Chapter Three - Procedures Begin with a discussion of the intent of the chapter. What is it you intend to describe? For a thesis, this includes: a description of your research method, a description of your population and sample, data collection method, instrumentation, pilot test, reliability and validity data analysis procedures. Provide your Operational Framework
For a Curriculum Project Begin be describing the intent of the chapter. Describe what your curriculum project will look like. Understand that changes or revisions may occur. How will you gather the information to write your project? What will be your sources of information? You should present where you will search for your information, how you will select it, and how it relates back to to your literature review.
Describe the state standards you are addressing. How will each topic you write on relates to the state standards?
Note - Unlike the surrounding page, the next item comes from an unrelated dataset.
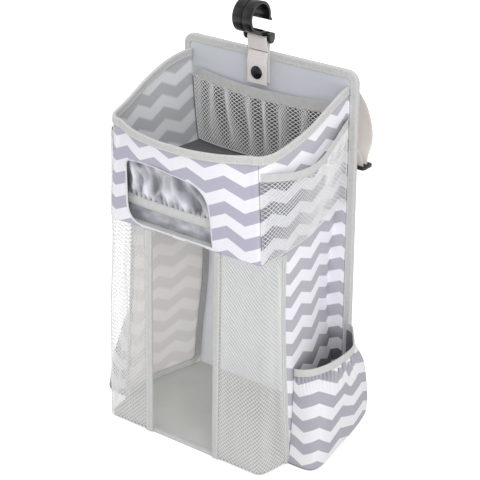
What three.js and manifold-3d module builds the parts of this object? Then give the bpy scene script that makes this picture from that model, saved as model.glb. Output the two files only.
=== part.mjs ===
// A hanging nursery and stroller organizer: a stiff back panel carries a deep bin with a
// wipes pocket under it, an open stacker below, side pockets, a hook and two rear loops.
// Millimetres, +Z up, the front faces -Y. The origin is the centre of the underside.
import * as THREE from "three";
import { mergeVertices } from "three/addons/utils/BufferGeometryUtils.js";
import Module from "manifold-3d";

const wasm = await Module();
wasm.setup();

// Driving dimensions: thicknesses and clearances
const clothThick = 1.4;
const netThick = 1.0;
const liningThick = 0.8;
const boardThick = 2.0;
const tapeThick = 0.9;
const webThick = 1.6;
const gap = 0.3;
const curvedGap = 0.5;

// Driving dimensions: back panel
const panelY = 80;
const panelWidth = 244;
const panelHeight = 440;
const panelCorner = 14;
const bindWidth = 9;

// Driving dimensions: front and side walls
const baseDepth = 164;
const rimDepth = 154;
const baseFrontY = panelY - baseDepth;
const rimFrontY = panelY - rimDepth;
const rimHeight = 370;
const baseCornerX = 114;
const rimCornerX = 106.5;
const cornerReach = 9;
const seamFloorX = 104.7;
const seamWaistX = 90;
const seamTopX = 111;
const seamWaistZ = 165;
const seamTopZ = 400;
const swellBase = 12;
const swellMid = 3;
const swellRim = 10;
const wallFoot = 1.2;

// Driving dimensions: bin, band and window
const bandBottom = 262;
const bandWrap = 14;
const frontBow = 20;
const bowPower = 2.4;
const frontSteps = 9;
const rimFrontMid = 380;
const rimCornerZ = 384;
const rimRearZ = 421.5;
const rimTapeDrop = 9;
const binFloorZ = 306;
const windowSize = { left: -79, right: 43, sill: 266.8, head: 345.5, headRight: 337, corner: 9 };
const windowTape = 2.2;

// Driving dimensions: wipes pocket
const curtainTop = 349;
const curtainBottom = 295.8;
const curtainLean = 7;
const curtainSpread = 7;
const gatherDepth = 1.6;
const gatherCount = 9;
const elasticHeight = 11;
const slitHeight = 4.8;
const partitionLean = 12;
const partitionTop = 357;

// Driving dimensions: lower stacker
const openingHalf = 45;
const openingTape = 9;
const meshWrap = 42;
const seamTape = 7;
const floorTapeDrop = 8;
const cornerTape = 8;
const cornerTapeTop = 252;

// Driving dimensions: pockets
const innerPocket = { half: 101, foot: 312, top: 391, sag: 6, belly: 10, tape: 12, folds: 9, foldDepth: 1.8 };
const sidePocket = { rear: 386, front: 369, low: 363, tape: 9, belly: 10, foot: 262.6, rearFoot: 281 };
const pouch = { frontTop: 113, rearTop: 134, tape: 9, baseReach: 38, mouthReach: 34, swell: 4, taper: 37 };
const netGap = { wide: 7.5, tall: 13, pitch: 10.5, rise: 13.5 };
const pouchFrontBase = panelY - 0.738 * baseDepth;
const pouchFrontTop = panelY - 0.616 * baseDepth;
const pouchRearX = 120.3;
const pouchFoot = 0.6;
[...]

Content Validity How will you establish content validity? Who is the audience you intend to write for? Will members of this audience have the opportunity to review samples or drafts of your work? How will teachers (or students) test your work? How will obtain feedback from teachers (or students) to review the work? Does it need to be reviewed for correctness? Completeness? Accuracy?
A discussion of the format. What will the project look like? How many topics will be included? How will illustrations and or photographs be used? Will study questions be written into the unit? Will student activities be included? How will grammar and spelling be checked? If you are writing a student reference unit, how will you determine the reading level of your work?
Where to go for help? Look at existing projects or studies. Examine the format of SRU’s and TRU’s if you are writing a project. What do they have in common? Look at textbooks. Examine chapters that have information you will write about.
Your turn! From our selection, look at the procedures section of the student projects. Develop an outline of what you will include in your Chapter Three. Begin writing the chapter. Prepare to share your information with the class.